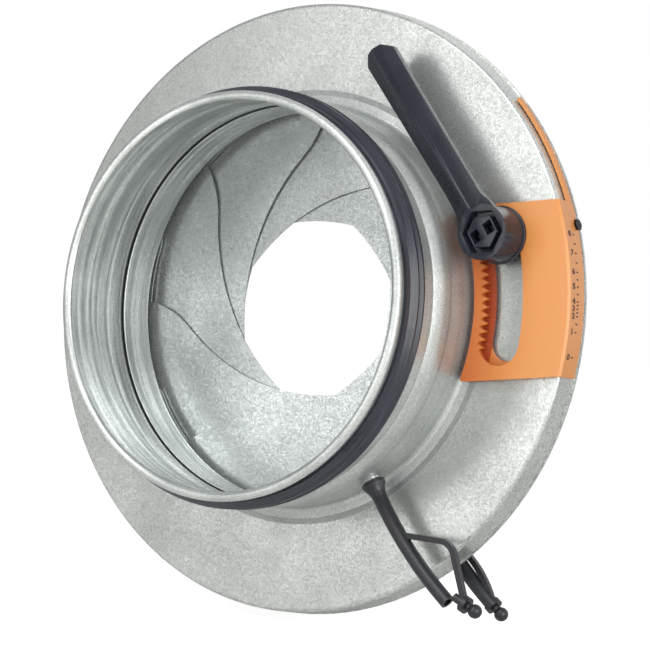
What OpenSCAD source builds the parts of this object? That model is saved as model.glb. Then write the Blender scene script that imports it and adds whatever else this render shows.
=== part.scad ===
// Iris damper for round duct: a flat drum with two sealed spigots, eight swinging blades,
// an actuating ring, and a toothed segment that a pinion and a ring wrench turn.
// The duct axis runs along Y and the front spigot points to -Y. The origin is on the axis,
// in the plane of the drum's front face. Every module is drawn facing +Z, in "damper space",
// and stood() turns it so that damper space's +Z is the front.

/* [Spigots] */
// Outside radius of the spigot tube
spigot_r = 79; // [77:0.5:82]
// Sheet thickness of all the pressed steel parts
sheet = 0.9; // [0.7:0.1:1.1]
// Length of a spigot from the drum's face to its mouth
spigot_l = 55.2; // [50:0.5:65]
// Radius of the rolled edge round the mouth
lip_r = 2.0; // [1.5:0.1:2.5]
// How much wider the spigot's base is than its tube
base_step = 1.2; // [0.8:0.1:1.8]
// Height of the bead where the base meets the tube
bead_h = 1.6; // [0.8:0.1:2.2]
// Where the bead starts, from the drum's face
bead_start = 17.5; // [15:0.5:20]
// Length of the bead along the spigot
bead_l = 11.5; // [8:0.5:13]
// Radius of the fillet between the base and its flange
base_fillet = 2.4; // [1.5:0.1:2.8]
// How far the flange reaches beyond the base
flange_w = 6.8; // [6:0.1:8]
// Width of the thinned edge of the flange
flange_edge_w = 2.3; // [1:0.1:3]
// Thickness of that edge
flange_edge_t = 0.5; // [0.3:0.05:0.6]
// Length of the throat sleeve inside the spigot
sleeve_l = 15.4; // [10:0.2:17]

/* [Seals] */
// Width of a seal along the spigot
seal_w = 9.4; // [8:0.2:11]
// Distance of a seal's front edge behind the mouth
seal_back = 3.2; // [2.6:0.1:4]
// Thickness of a seal's base band
seal_base_t = 1.3; // [1:0.1:1.6]
// Height of a seal's two lips above the tube
seal_lip_h = 3.7; // [3:0.1:4]

/* [Drum] */
// How far the drum reaches beyond the spigots' tubes
drum_w = 43; // [42:0.5:47]
// Depth of the drum
drum_depth = 12.6; // [12.4:0.2:16]
// Radius of the drum's front edge
drum_edge_r = 1.4; // [1:0.1:2]
// Depth of the rear cover's rim inside the front cover's rim
rear_rim_l = 2.4; // [1.5:0.1:2.6]
// How far the rear cover's folded edge stands out
seam_h = 0.5; // [0.3:0.1:0.8]
// Width of the slot in the rim that the tie screw travels in
rim_slot_w = 2.6; // [2.2:0.1:2.8]

/* [Blades] */
// Number of blades
blade_n = 8; // [8:1:8]
// Radius of the aperture at the most closed setting, as a share of the spigot's radius
aperture_share = 0.443; // [0.42:0.001:0.5]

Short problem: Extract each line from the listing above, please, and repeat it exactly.

Right answer:
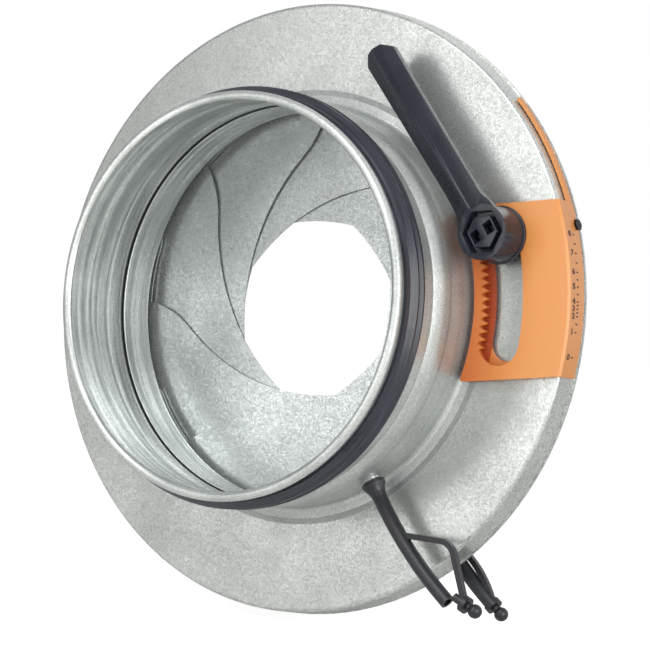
What OpenSCAD source builds the parts of this object? That model is saved as model.glb. Then write the Blender scene script that imports it and adds whatever else this render shows.
=== part.scad ===
// Iris damper for round duct: a flat drum with two sealed spigots, eight swinging blades,
// an actuating ring, and a toothed segment that a pinion and a ring wrench turn.
// The duct axis runs along Y and the front spigot points to -Y. The origin is on the axis,
// in the plane of the drum's front face. Every module is drawn facing +Z, in "damper space",
// and stood() turns it so that damper space's +Z is the front.

/* [Spigots] */
// Outside radius of the spigot tube
spigot_r = 79; // [77:0.5:82]
// Sheet thickness of all the pressed steel parts
sheet = 0.9; // [0.7:0.1:1.1]
// Length of a spigot from the drum's face to its mouth
spigot_l = 55.2; // [50:0.5:65]
// Radius of the rolled edge round the mouth
lip_r = 2.0; // [1.5:0.1:2.5]
// How much wider the spigot's base is than its tube
base_step = 1.2; // [0.8:0.1:1.8]
// Height of the bead where the base meets the tube
bead_h = 1.6; // [0.8:0.1:2.2]
// Where the bead starts, from the drum's face
bead_start = 17.5; // [15:0.5:20]
// Length of the bead along the spigot
bead_l = 11.5; // [8:0.5:13]
// Radius of the fillet between the base and its flange
base_fillet = 2.4; // [1.5:0.1:2.8]
// How far the flange reaches beyond the base
flange_w = 6.8; // [6:0.1:8]
// Width of the thinned edge of the flange
flange_edge_w = 2.3; // [1:0.1:3]
// Thickness of that edge
flange_edge_t = 0.5; // [0.3:0.05:0.6]
// Length of the throat sleeve inside the spigot
sleeve_l = 15.4; // [10:0.2:17]

/* [Seals] */
// Width of a seal along the spigot
seal_w = 9.4; // [8:0.2:11]
// Distance of a seal's front edge behind the mouth
seal_back = 3.2; // [2.6:0.1:4]
// Thickness of a seal's base band
seal_base_t = 1.3; // [1:0.1:1.6]
// Height of a seal's two lips above the tube
seal_lip_h = 3.7; // [3:0.1:4]

/* [Drum] */
// How far the drum reaches beyond the spigots' tubes
drum_w = 43; // [42:0.5:47]
// Depth of the drum
drum_depth = 12.6; // [12.4:0.2:16]
// Radius of the drum's front edge
drum_edge_r = 1.4; // [1:0.1:2]
// Depth of the rear cover's rim inside the front cover's rim
rear_rim_l = 2.4; // [1.5:0.1:2.6]
// How far the rear cover's folded edge stands out
seam_h = 0.5; // [0.3:0.1:0.8]
// Width of the slot in the rim that the tie screw travels in
rim_slot_w = 2.6; // [2.2:0.1:2.8]

/* [Blades] */
// Number of blades
blade_n = 8; // [8:1:8]
// Radius of the aperture at the most closed setting, as a share of the spigot's radius
aperture_share = 0.443; // [0.42:0.001:0.5]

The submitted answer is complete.